We have also seen a sharpening and refinement of abusive power. The legislative investigation, designed and often exercised for the achievement of high ends, has too frequently been used by the Nation and the States as a means for effecting the disgrace and degradation of private persons. Unscrupulous demagogues have used the power to investigate as tyrants of an earlier day used the bill of attainder.
The architects of fear have converted a wholesome law against conspiracy into an instrument for making association a crime. Pretending to fear government they have asked government to outlaw private protest. They glorify "togetherness" when it is theirs, and call it conspiracy when it is that of others.
In listing these abuses I do not mean to condemn our central effort to protect the Nation's security. The dangers that surround us have been very great, and many of our measures of vigilance have ample justification.
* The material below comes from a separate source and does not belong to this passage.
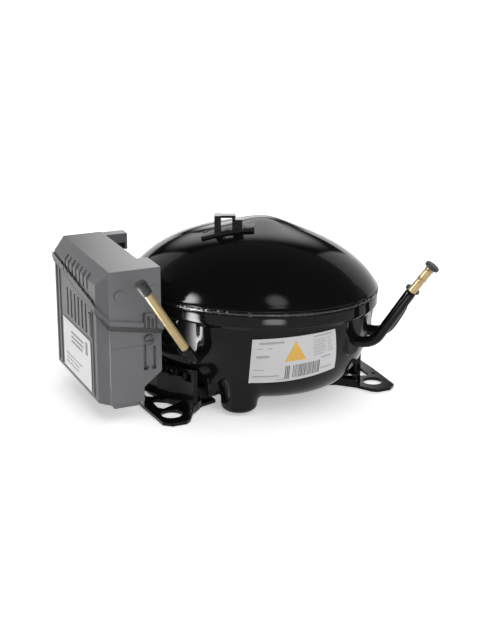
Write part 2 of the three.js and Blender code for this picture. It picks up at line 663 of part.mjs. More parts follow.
// A rib divides the head into a discharge chamber and a suction chamber.
function cylinderHead() {
  const low = CYLINDER_Z - HEAD_OPEN;
  const high = CYLINDER_Z + HEAD_OPEN;
  return cut(
    across(HEAD_START, HEAD_END),
    block([HEAD_START - 1, 1.5, low], [HEAD_END - 3, HEAD_OPEN, high]),
    block([HEAD_START - 1, -HEAD_OPEN, low], [HEAD_END - 3, -0.5, high]),
    rodZ(2.2, HEAD_START + 5, 7, CYLINDER_Z - HEAD_HALF - 1, CYLINDER_Z, 12),
    rodY(3, HEAD_START + 5, -HEAD_HALF - 1, -8, CYLINDER_Z, 12),
    screwHoles(HEAD_START - 1, HEAD_END + 1),
  );
}

const headScrew = ([y, z]) =>
  join(
    rodX(3.6, HEAD_END + GAP, HEAD_END + 3.4, y, CYLINDER_Z + z, 6),
    rodX(SCREW_R, BARREL_END - 9, HEAD_END + 1, y, CYLINDER_Z + z, 10),
  );

// A radial bar in one of the stator's slots.
function slotBar(index, inner, outer, width, low, high) {
  const bar = new THREE.BoxGeometry(outer - inner, width, high - low);
  bar.translate((inner + outer) / 2, 0, (low + high) / 2);
  return solidOf(bar.rotateZ((2 * Math.PI * (index + 0.5)) / SLOTS));
}
const slotBars = (...sizes) => Array.from({ length: SLOTS }, (_, i) => slotBar(i, ...sizes));

function statorCore() {
  const flat = CORE_HALF - CORE_CORNER;
  const corners = [[-CORE_HALF, -flat], [-flat, -CORE_HALF], [flat, -CORE_HALF], [CORE_HALF, -flat],
    [CORE_HALF, flat], [flat, CORE_HALF], [-flat, CORE_HALF], [-CORE_HALF, flat]];
  return cut(
    prismZ(corners, CORE_BOTTOM, CORE_TOP),
    rodZ(ROTOR_R + 0.7, 0, 0, CORE_BOTTOM - 1, CORE_TOP + 1, 32),
    ...slotBars(26, 39.5, 6.4, CORE_BOTTOM - 1, CORE_TOP + 1),
  );
}

function statorWinding() {
  const ring = (low, high) =>
    solidOf(turned([[29, low], [39, low], [39, high], [29, high], [29, low]], 32));
  return join(
    ring(CORE_TOP + GAP, 66),
    ring(19.5, CORE_BOTTOM - GAP),
    ...slotBars(30, 38.4, 5.4, CORE_BOTTOM - 1, CORE_TOP + 1),
  );
}

const rotor = () => cut(rodZ(ROTOR_R, 0, 0, 25.5, 60, 32), rodZ(BEARING_R, 0, 0, 20, 70, 24));

const oilPickup = () =>
  cut(join(rodZ(6.2, 0, 0, 18, 25.6, 20), rodZ(3.6, 0, 0, 12.5, 19, 16)), rodZ(1.6, 0, 0, 11, 24, 10));

const springSpots = SPRING_SEATS.map(({ degrees, springOut }) => {
  const [x, y] = around(degrees, springOut);
  return [x - CRANK_X, y];
});

// A flat ring under the core, with an arm and a pad above each spring.
function springBracket() {
  const low = 24.3;
  const high = CORE_BOTTOM - GAP;
  let bracket = rodZ(46.5, 0, 0, low, high, 32);
  for (const [x, y] of springSpots) {
    const reach = Math.hypot(x, y);
    const arm = new THREE.BoxGeometry(reach - 42, 11, high - low);
    arm.translate((reach + 42) / 2, 0, (low + high) / 2).rotateZ(Math.atan2(y, x));
    bracket = join(bracket, solidOf(arm), rodZ(7, x, y, low, high, 18));
  }
  return cut(bracket, rodZ(40.5, 0, 0, low - 1, high + 1, 28));
}

class Helix extends THREE.Curve {
  constructor(x, y, radius, turns, low, high) {
    super();
    Object.assign(this, { x, y, radius, turns, low, high });
  }
  getPoint(share, target = new THREE.Vector3()) {
    const angle = 2 * Math.PI * this.turns * share;
    const z = this.low + (this.high - this.low) * share;
    return target.set(this.x + this.radius * Math.cos(angle), this.y + this.radius * Math.sin(angle), z);
  }
}

function suspensionSpring([x, y]) {
  const wire = 0.9;
  const turns = 4;
  const low = POCKET_BOTTOM + SHELL_WALL + GAP + wire;
  return barAlong(new Helix(x, y, 6.6, turns, low, 24 - wire), wire, turns * 9, 5);
}

function suctionMuffler() {
  const body = block([36, -38, 79], [63, -HEAD_HALF - 1.2, 99]);
  const neck = rodX(3, 62, 68, -27, 93, 12);
  const inlet = rodX(3.4, 62, 67, -32, 84, 12);
  return cut(join(body, neck, inlet), rodX(1.9, 58, 71, -27, 93, 10), rodX(2.4, 58, 71, -32, 84, 10));
}

// The discharge tube inside the shell loops down and round to its connector, so that it can flex.
function shockTube() {
  const start = HEAD_START + 5;
  return pipe(
    [[start, 7, CYLINDER_Z - HEAD_HALF - GAP], [start, 7.5, 62], [start - 3, 12, 52], [start - 9, 16, 46],
      [start - 4, 12, 41], [start + 9, 6, 45], [start + 22, 3, 53], [start + 27, 2.5, 54]],
    1.9,
    22,
    6,
  );
}

// ---- Assembly ----
function addShell() {
  const openings = [rodX(TERMINAL_R + 0.4, -110, -60, TERMINAL_Y, TERMINAL_Z, 24)];
  for (const { route } of SERVICE_TUBES) {
    openings.push(strut(past(route[1], route[0], 10), route[1], CONNECTOR_R + GAP));
  }
  piece("lower_shell", cut(lowerShell(), ...openings.map(toShell)), blackPaint, shellFrame);
  piece("upper_shell", upperShell(), blackPaint, shellFrame);
  piece("weld_bead", weldBead(), weldPaint, shellFrame);

  const sector = prismZ([[0, 0], around(-74, 160), around(-50, 160), around(-27, 160)], 30, 66);
  const label = cut(common(shellPlug(1), sector), shellPlug(GAP));
  piece("nameplate", label, paper, shellFrame);
}

function addFittings() {
  piece("left_foot_plate", footPlate(-1), blackPaint);
  piece("right_foot_plate", footPlate(1), blackPaint);
  SERVICE_TUBES.forEach(addServiceTube);

  const body = rodX(TERMINAL_R, -93.4, -80, TERMINAL_Y, TERMINAL_Z);
  const pins = terminalPins.map(([y, z]) => rodX(1.2, -97.6, -72, y, z, 10));
  piece("hermetic_terminal", join(body, ...pins), zinc);
  piece("terminal_fence", terminalFence(), blackPaint);
  piece("motor_plug", motorPlug(), blackPlastic);
}

// A strip that follows the dome, and a loop for the mains lead on it.
function topClip() {
  const x = -25;
  const y = -2;
  const strip = common(block([-20, -4.4, 110], [20, 4.4, 140]),
    solidOf(geometryOf(toOuter(shellPlug(0))).translate(-x, -y, 2.6).rotateZ(-CLIP_TURN)));
  const loop = join(
    block([-10, -4.6, 124], [-5, 4.6, 141.5]),
    block([-10, -3.4, 139.6], [6, 3.4, 141.5]),
    block([3.4, -4, 124], [11, 4, 138.4]),
    block([3.4, -2, 138], [5.4, 2, 140]),
  );
  const placed = solidOf(geometryOf(strip.add(loop)).rotateZ(CLIP_TURN).translate(x, y, 0));
  return cut(placed, solidOf(geometryOf(toOuter(shellPlug(0))).translate(0, 0, 0.5)));
}

function addPump() {
  const add = (name, solid, material) => piece(name, solid, material, pumpFrame);
  add("cylinder_block", cylinderBlock(), castIron);
  add("crankshaft", crankshaft(), steel);
  add("big_end_bush", bigEndBush(), steel);
  add("connecting_rod", connectingRod(), steel);
  add("wrist_pin", rodZ(3.6, PISTON_X, 0, CYLINDER_Z - 10.8, CYLINDER_Z + 10.8, 16), steel);
  add("piston", piston(), steel);
  add("valve_plate", valvePlate(), steel);
  add("suction_reed", reed(PLATE_START + 0.25, -5), steel);
  add("discharge_reed", reed(GASKET_START, 6.4), steel);
  add("head_gasket", headGasket(), gasketFibre);
  add("cylinder_head", cylinderHead(), castIron);
  screwSpots.forEach((spot, i) => add("head_screw_" + (i + 1), headScrew(spot), zinc));
  add("stator_core", statorCore(), lamination);
  add("stator_winding", statorWinding(), enamelWire);
  add("rotor", rotor(), aluminium);
  add("oil_pickup", oilPickup(), blackPlastic);
  add("spring_bracket", springBracket(), zinc);
  springSpots.forEach((spot, i) => add("suspension_spring_" + (i + 1), suspensionSpring(spot), steel));
  add("suction_muffler", suctionMuffler(), palePlastic);
  add("shock_tube", shockTube(), copper);
}

addShell();
addFittings();
piece("top_clip", topClip(), blackPaint);
addDriveBox();
addPump();

const bounds = new THREE.Box3().setFromObject(compressor, true);
const middle = bounds.getCenter(new THREE.Vector3());
compressor.position.set(-middle.x, -middle.y, -bounds.min.z);

export default compressor;
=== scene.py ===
import json
import math

import bmesh
import bpy
import numpy as np
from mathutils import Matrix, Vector

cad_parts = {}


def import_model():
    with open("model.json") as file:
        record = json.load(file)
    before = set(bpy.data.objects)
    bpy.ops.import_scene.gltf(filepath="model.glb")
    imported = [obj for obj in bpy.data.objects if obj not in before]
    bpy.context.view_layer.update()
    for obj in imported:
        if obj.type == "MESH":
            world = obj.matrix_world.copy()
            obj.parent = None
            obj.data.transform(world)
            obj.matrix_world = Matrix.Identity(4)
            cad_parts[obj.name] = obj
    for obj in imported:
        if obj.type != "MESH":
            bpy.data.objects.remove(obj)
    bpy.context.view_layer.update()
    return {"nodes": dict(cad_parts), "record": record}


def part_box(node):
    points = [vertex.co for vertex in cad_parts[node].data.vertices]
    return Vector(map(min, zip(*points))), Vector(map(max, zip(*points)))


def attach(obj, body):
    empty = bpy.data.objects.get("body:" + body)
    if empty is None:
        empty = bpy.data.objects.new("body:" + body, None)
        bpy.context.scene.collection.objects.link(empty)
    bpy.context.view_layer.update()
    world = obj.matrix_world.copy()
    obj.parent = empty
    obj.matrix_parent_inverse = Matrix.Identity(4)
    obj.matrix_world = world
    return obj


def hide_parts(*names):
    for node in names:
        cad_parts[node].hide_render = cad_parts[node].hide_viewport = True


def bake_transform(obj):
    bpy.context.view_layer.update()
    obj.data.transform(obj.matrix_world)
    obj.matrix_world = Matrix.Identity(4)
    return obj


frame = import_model()
MM = 0.001

# The outer layout is about the centre of the four foot holes, which is midway between the plates.
_left, _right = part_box("left_foot_plate"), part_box("right_foot_plate")
CENTRE = Vector(((_left[0].x + _right[1].x) / 2, (_left[0].y + _left[1].y) / 2, 0))

# The shell's long axis is turned 45 degrees, about a point beside that centre.
SHELL_SPOT = (-2.5, 5.0)
SHELL_TURN = -math.pi / 4
SHELL_LONG, SHELL_SHORT = 99.0, 79.5
SEAM_Z = 84.0
DOME_HEIGHT = 46.5
BOWL_BOTTOM, BOWL_TOP, BOWL_SHARE = 6.0, 72.0, 0.97


def world(points):
    """Points in millimetres about the foot pattern's centre, as metres in the row frame."""
    return np.asarray(points, float) * MM + np.array(CENTRE)


def from_shell(points):
    """Points in the shell's turned frame, in the outer frame's millimetres."""
    p = np.asarray(points, float)
    c, s = math.cos(SHELL_TURN), math.sin(SHELL_TURN)
    x = SHELL_SPOT[0] + c * p[..., 0] - s * p[..., 1]
    y = SHELL_SPOT[1] + s * p[..., 0] + c * p[..., 1]
    return np.stack([x, y, p[..., 2]], axis=-1)


def to_shell(points):
    p = np.asarray(points, float)
    c, s = math.cos(SHELL_TURN), math.sin(SHELL_TURN)
    dx, dy = p[..., 0] - SHELL_SPOT[0], p[..., 1] - SHELL_SPOT[1]
    return np.stack([c * dx + s * dy, -s * dx + c * dy, p[..., 2]], axis=-1)


# ---- Materials ----
BROAD_STEP = 14  # how many times coarser the tint's noise is than the grain
BUMP_HEIGHT = 0.0004
FLOOR_GLOW = 0.4


def node(tree, kind, **inputs):
    made = tree.nodes.new(kind)
    for name, value in inputs.items():
        if hasattr(made, name):
            setattr(made, name, value)
        else:
            made.inputs[name].default_value = value
    return made


def material(name, colour, roughness, metallic=0.0, spread=0.15, grain=400.0, bump=0.02, ior=1.5,
             mottle=0.12, stretch=(1, 1, 1)):
    """A surface whose colour, roughness and height all vary a little, by noise at the grain's scale."""
    made = bpy.data.materials.new(name)
    made.use_nodes = True
    tree = made.node_tree
    shader = tree.nodes["Principled BSDF"]
    shader.inputs["Metallic"].default_value = metallic
    shader.inputs["IOR"].default_value = ior
    link = tree.links.new
    place = node(tree, "ShaderNodeTexCoord")
    scale = node(tree, "ShaderNodeMapping")
    scale.inputs["Scale"].default_value = stretch
    link(place.outputs["Object"], scale.inputs["Vector"])
    fine = node(tree, "ShaderNodeTexNoise", Scale=grain, Detail=4.0, Roughness=0.6)
    broad = node(tree, "ShaderNodeTexNoise", Scale=grain / BROAD_STEP, Detail=3.0)
    link(scale.outputs["Vector"], fine.inputs["Vector"])
    link(scale.outputs["Vector"], broad.inputs["Vector"])
    tint = node(tree, "ShaderNodeMix", data_type="RGBA")
    tint.inputs["A"].default_value = [v * (1 - mottle) for v in colour[:3]] + [1]
    tint.inputs["B"].default_value = [min(1, v * (1 + mottle)) for v in colour[:3]] + [1]
    link(broad.outputs["Fac"], tint.inputs["Factor"])
    link(tint.outputs["Result"], shader.inputs["Base Color"])
    rough = node(tree, "ShaderNodeMapRange")
    rough.inputs["To Min"].default_value = roughness * (1 - spread)
    rough.inputs["To Max"].default_value = roughness * (1 + spread)
    link(fine.outputs["Fac"], rough.inputs["Value"])
    link(rough.outputs["Result"], shader.inputs["Roughness"])
    lift = node(tree, "ShaderNodeBump", Strength=bump)
    lift.inputs["Distance"].default_value = BUMP_HEIGHT
    link(fine.outputs["Fac"], lift.inputs["Height"])
    link(lift.outputs["Normal"], shader.inputs["Normal"])
    return made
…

Yet there are few among us who do not share a portion of the blame for not recognizing soon enough the dark tendency towards excess of caution.
It is an unhappy irony that the drift towards conformity has been encouraged by our faith in government. A Nation that extends the reach of public authority seems likely to forge that each extension endangers traditional immunities and privacies. A deep and proper concern for the public welfare seems to breed indifference to the significance for all of us of the individual's conscience, the personal conviction, the private effort. Trusting the legislature to secure our civil rights we have relied on courts to safeguard our civil liberty. We have too often asked the judges to save us from ourselves.
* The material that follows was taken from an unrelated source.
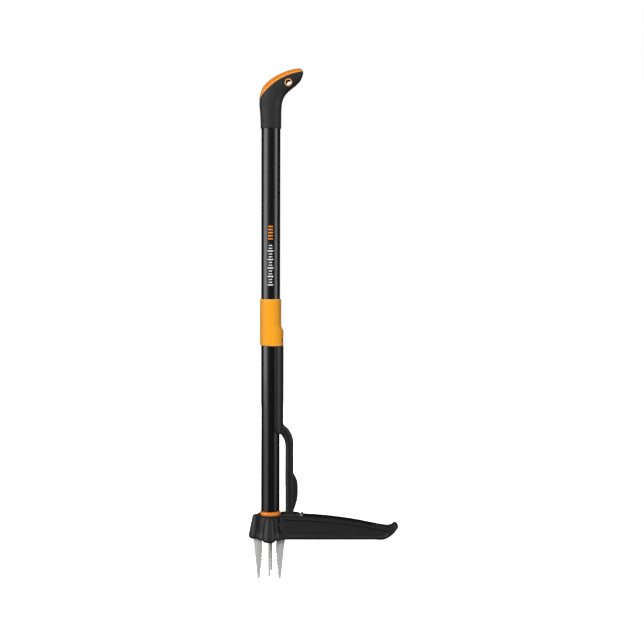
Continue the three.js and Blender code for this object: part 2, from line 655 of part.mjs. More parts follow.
// ---------------------------------------------------------------- assembly
const bushLower = SLEEVE.bottom + 0.6;
const bushUpper = SLEEVE.top - BUSH.height - 0.6;
const PIECES = {
  pedal_housing: [pedalHousing, 'moulded'],
  tread_pad: [treadPad, 'rubber'],
  base_plate: [basePlate, 'moulded'],
  base_screw_1: [() => baseScrew(0), 'zinc'],
  base_screw_2: [() => baseScrew(1), 'zinc'],
  base_screw_3: [() => baseScrew(2), 'zinc'],
  base_screw_4: [() => baseScrew(3), 'zinc'],
  tilt_hinge_pin: [hingePin, 'steel'],
  guide_pin: [guidePin, 'steel'],
  claw_pin_left: [() => sideClawPin(-1), 'zinc'],
  claw_pin_right: [() => sideClawPin(1), 'zinc'],
  claw_pin_front: [() => crossClawPin(-1), 'zinc'],
  claw_pin_back: [() => crossClawPin(1), 'zinc'],
  claw_right: [() => claw(0, SIDE_CLAW_TIP, -SIDE_BLADE_SHIFT), 'steel'],
  claw_back: [() => claw(1, CROSS_CLAW_TIP), 'steel'],
  claw_left: [() => claw(2, SIDE_CLAW_TIP, SIDE_BLADE_SHIFT), 'steel'],
  claw_front: [() => claw(3, CROSS_CLAW_TIP), 'steel'],
  lift_spider: [liftSpider, 'acetal'],
  lift_pin: [liftPin, 'zinc'],
  shaft_tube: [shaftTube, 'anodised'],
  shaft_foot: [shaftFoot, 'moulded'],
  shaft_collar: [shaftCollar, 'orange'],
  foot_rivet: [footRivet, 'zinc'],
  handle_core: [handleCore, 'moulded'],
  handle_grip: [handleGrip, 'rubber'],
  handle_cap: [handleCap, 'orange'],
  hanging_eyelet: [hangingEyelet, 'orange'],
  grip_screw: [gripScrew, 'zinc'],
  eject_sleeve: [ejectSleeve, 'amber'],
  glide_bush_lower: [() => glideBush(bushLower, true), 'acetal'],
  glide_bush_upper: [() => glideBush(bushUpper, false), 'acetal'],
  ejector_arm: [ejectorArm, 'moulded'],
  arm_screw: [armScrew, 'zinc'],
  ejector_fork: [ejectorFork, 'moulded'],
  fork_pin: [forkPin, 'zinc'],
};

const weeder = new THREE.Group();
for (const [name, [make, finish]] of Object.entries(PIECES)) {
  const mesh = new THREE.Mesh(geometryOf(make()), new THREE.MeshStandardMaterial(COLOURS[finish]));
  mesh.name = name;
  weeder.add(mesh);
}

export default weeder;
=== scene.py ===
import math

import bmesh
import bpy
from mathutils import Matrix, Vector

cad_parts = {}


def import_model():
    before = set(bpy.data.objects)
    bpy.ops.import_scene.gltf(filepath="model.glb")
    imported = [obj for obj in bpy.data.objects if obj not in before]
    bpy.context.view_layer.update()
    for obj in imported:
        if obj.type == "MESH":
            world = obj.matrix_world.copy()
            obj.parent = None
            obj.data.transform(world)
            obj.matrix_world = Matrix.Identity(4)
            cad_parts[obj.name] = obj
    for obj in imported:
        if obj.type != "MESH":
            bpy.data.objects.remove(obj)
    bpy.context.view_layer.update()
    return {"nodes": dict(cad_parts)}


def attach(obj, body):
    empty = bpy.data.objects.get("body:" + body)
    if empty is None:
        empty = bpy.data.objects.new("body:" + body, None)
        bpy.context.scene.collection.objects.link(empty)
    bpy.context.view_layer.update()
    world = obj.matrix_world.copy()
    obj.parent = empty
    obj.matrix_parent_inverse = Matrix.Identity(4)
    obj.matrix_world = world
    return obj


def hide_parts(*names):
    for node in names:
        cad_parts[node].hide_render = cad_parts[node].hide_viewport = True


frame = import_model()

# Lengths are in millimetres until a mesh is made, and metres from then on.
MM = 0.001
FAR = 400.0

# Driving dimensions, the same as the CAD's. +Z up the shaft, +X to the pedal's tip, -Y to the front.
TUBE_R = 19.0
TUBE_BORE = 17.5
TUBE_BOTTOM = 53.0
TUBE_TOP = 850.0
COLLAR_R = 21.7
COLLAR_BOTTOM = 43.9
COLLAR_TOP = 52.7
GRIP_BOTTOM = 827.0
GRIP_BORE = 19.25
EYELET_X = 36.0
EYELET_Z = 916.6
EYELET_OUTER = 8.5
EYELET_INNER = 5.15
SLEEVE_R = 21.3
SLEEVE_BORE = 19.5
SLEEVE_BOTTOM = 392.2
SLEEVE_TOP = 486.7
SCREW_Z = 403.2
ARM_INNER = 30.6
ARM_OUTER = 47.0
ARM_HALF = 7.0
ARM_BOTTOM = 10.3
HEAD_HIGH_R = 24.6
HEAD_LOW_R = 26.6
HEAD_BOTTOM = -4.3
PEDAL_BOTTOM = -2.2
LOBE_R = 13.9
RIM_TOP = 48.6
POCKET_LEFT = 24.5
POCKET_RIGHT = 58.5
POCKET_HALF = 9.5
RIM_WIDTH = 3.0
PEDAL_START = 22.0
PEDAL_HEAD_HALF = 22.0
PEDAL_TIP_HALF = 17.0
PIVOT_R = 22.8
PIVOT_Z = 12.0
FLOOR_Z = -89.4


# ---------------------------------------------------------------- outlines
def smooth_line(points, steps=8):
    """Points along a smooth curve that passes through the given ones in order."""
    ends = [points[0], *points, points[-1]]
    line = []
    for i in range(len(points) - 1):
        p0, p1, p2, p3 = (Vector(p) for p in ends[i:i + 4])
        for k in range(steps):
            t = k / steps
            near = 2 * p1 + (p2 - p0) * t
            bend = (2 * p0 - 5 * p1 + 4 * p2 - p3) * t * t
            turn = (3 * p1 - p0 - 3 * p2 + p3) * t ** 3
            line.append(tuple(0.5 * (near + bend + turn)))
    line.append(tuple(points[-1]))
    return line


def arc(cx, cy, r, start, end, steps=12):
    """Points on a circle from one angle to another, in degrees."""
    angles = [math.radians(start + (end - start) * i / steps) for i in range(steps + 1)]
    return [(cx + r * math.cos(a), cy + r * math.sin(a)) for a in angles]


def eased(outline, radius, steps=4, closed=True):
    """The outline with each corner rounded to about the radius."""
    made = []
    count = len(outline)
    for i, corner in enumerate(outline):
        if not closed and i in (0, count - 1):
            made.append(tuple(corner))
            continue
        here = Vector(corner)
        before = Vector(outline[i - 1]) - here
        after = Vector(outline[(i + 1) % count]) - here
        reach = min(radius, before.length * 0.48, after.length * 0.48)
        start = here + before.normalized() * reach
        end = here + after.normalized() * reach
        for k in range(steps + 1):
            t = k / steps
            made.append(tuple(start * (1 - t) ** 2 + here * 2 * t * (1 - t) + end * t * t))
    return made


# ---------------------------------------------------------------- mesh helpers
def piece_from(name, vertices, faces):
    """A piece from corners in millimetres, with doubled corners merged and faces turned outwards."""
    mesh = bpy.data.meshes.new(name)
    mesh.from_pydata([tuple(c * MM for c in v) for v in vertices], [], faces)
    work = bmesh.new()
    work.from_mesh(mesh)
    bmesh.ops.remove_doubles(work, verts=work.verts, dist=1e-7)
    bmesh.ops.recalc_face_normals(work, faces=work.faces)
    work.to_mesh(mesh)
    work.free()
    piece = bpy.data.objects.new(name, mesh)
    bpy.context.scene.collection.objects.link(piece)
    return piece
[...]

Judge Learned Hand, our most distinguished jurist, has told of his concern that we may "rest our hopes too much upon constitutions, upon laws and upon courts....Liberty," he tells us, "lies in the hearts of men and women; when it dies there, no constitution, no law, no court can save it; no constitution, no law, no court can even do much to help it."
If Judge Hand be right that in the last analysis it is not through law that civil liberty finds its security, are we who are engaged in the calling of government absolved of all responsibility for its protection? My Party and I have made it clear that we do not share the view of the present administration that leadership consists merely in the execution of the law.
In emphasizing the need for moral leadership from government, we are not asking for the birth of new authority. We seek the revival of American tradition—a tradition made explicit in the Constitution of Massachusetts. John Adams and the men of his time saw that qualities of mind and spirit that cannot be legislated into being may nonetheless be nourished by public authority. They therefore included the following provision in the- Constitution of the Commonwealth: "It shall be the duty of Legislatures and Magistrates, in all future periods of this Commonwealth…to countenance and inculcate sincerity, good humour, and all social affections, and generous sentiments among the people."
I firmly believe that a people blessed with the qualities of mind and heart that Adams thus enumerated need not fear for the condition of civil liberty. I mean to do my part as Chief Magistrate of the Nation to countenance and inculcate these ancient virtues.